Prenons le temps de réfléchir à la signification réelle du terme « woke ». Au fond, il s’agit d’un appel à l’action, qui n’a rien à voir avec la supériorité morale ou la culture du politiquement correct. Il invite à reconnaître les expériences vécues de celles et ceux qui ont été mis à l’écart et à s’unir pour bâtir une société plus juste et plus inclusive. Au lieu de laisser les personnalités politiques l’instrumentaliser et le brandir comme une arme, récupérons-le comme symbole de notre engagement à combattre l’injustice et à lutter pour un changement réel et systémique.

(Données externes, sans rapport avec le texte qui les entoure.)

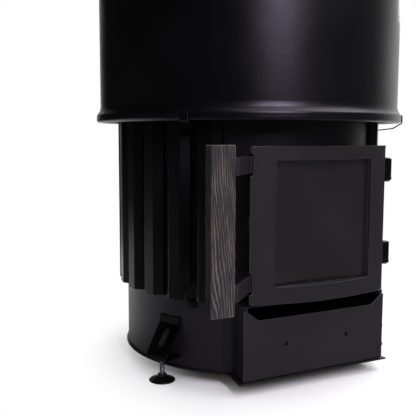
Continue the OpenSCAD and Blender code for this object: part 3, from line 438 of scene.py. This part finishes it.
# Feet. A stud's hexagon stands on its pad.
FEET = (1, 2, 3)
STUD_SIDES = 36
STUD_R = 4.0 * MM
STUD_TIP = 1.2 * MM
THREAD_PITCH = 1.25 * MM
THREAD_DEPTH = 0.6 * MM
THREAD_STEPS = 6
HEX_HEIGHT = 5.0 * MM
HEX_FLAT = 6.5 * MM
HEX_CROWN = 1.02 * HEX_FLAT
HEX_BEVEL = 0.6 * MM

# Rope seal: its bends' radius is told in radii of the rope
ROPE_STEP = 1.2 * MM
ROPE_SIDES = 20
ROPE_TWIST = 9.0 * MM
ROPE_STRANDS = 4
ROPE_BRAID = 0.1
ROPE_BEND = 3
ROPE_BEND_STEPS = 8

# Weld beads on the foot brackets. Each starts at BEAD_OUT from the bracket's middle, just off the skirt.
BEAD_STEPS = 24
BEAD_SIDES = 12
BEAD_RIPPLES = 5
BEAD_RIPPLE = 0.16
BEAD_END = 0.03
BEAD_OUT = 21.0 * MM
BEAD_LENGTH = 9.0 * MM
OFF_SKIRT = 1.2 * MM
BEAD_SIZE = 2.3 * MM
BEAD_FLATNESS = 0.8

# The wooden bar, in millimetres. BAR_ENDS are the first levels up from an end, CAP_INSETS the rings on it.
BAR_ROUND = 2.0
BAR_CORNER_STEPS = 5
BAR_STEP = 0.5
LEVEL_STEP = 1.5
BAR_ENDS = (0.0, 0.2, 0.6, 1.2, 2.0)
CAP_INSETS = (8.8, 7.5, 6.0, 4.5, 3.2)
RELIEF = 0.5
END_RELIEF = 0.3
END_ROUND = 1.6
END_BEVEL = 2.0
# How dark the bar's sides, back and end grain are against its front: painted shade where less light falls.
PAINTED_SHADE_LEVEL = 0.28

# The tree that the bar was cut from, in millimetres: its rings, its pith's place in the bar's section, the
# pith's lean above a level, and waves of the pith (size, length, start)
RING_STEP = 3.1
PITH = (-38, 30)
PITH_LEAN = 0.09
LEAN_LEVEL = 120
PITH_WAVES = ((3, 41, 0.6), (2.5, 33, 0.0))
# Bends of the growth lines: size, length across and along the bar, start
GRAIN_BENDS = ((2.6, 24, 75, 0), (0.9, 8, 30, 40))
# How the rings' widths vary: by how much, over how many millimetres, and a place in the noise
RING_VARIETY = 1.1
RING_GROUP = 7
VARIETY_PLACE = 3.7
# How a ring rises slowly to its hard end and drops from it, how far it stands out, and how that varies
RING_PEAK = 0.82
RING_RISE = 2.0
RING_HEIGHT = 0.72
RING_CONTRAST = 0.5
RING_LENGTH = 70
RING_SEED_STEP = 5.3
RING_PLACE = 0.3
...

Je vous invite à vous poser la question : Dans quel type de monde voulons-nous vivre? Voulons-nous une société où l’on ferme les yeux sur l’injustice systémique, ou une société où l’on aborde ces problèmes sans détour dans une optique de compassion, de responsabilité et de véritable recherche d’équité? Rejeter la pensée woke, c’est rejeter les valeurs qui sous-tendent la justice sociale. Il est temps pour nous d’en finir avec la rhétorique politique et de jeter les bases d’un Canada où la justice, la vérité et l’équité ne sont pas que des mots, mais une réalité pour l’ensemble de nos communautés.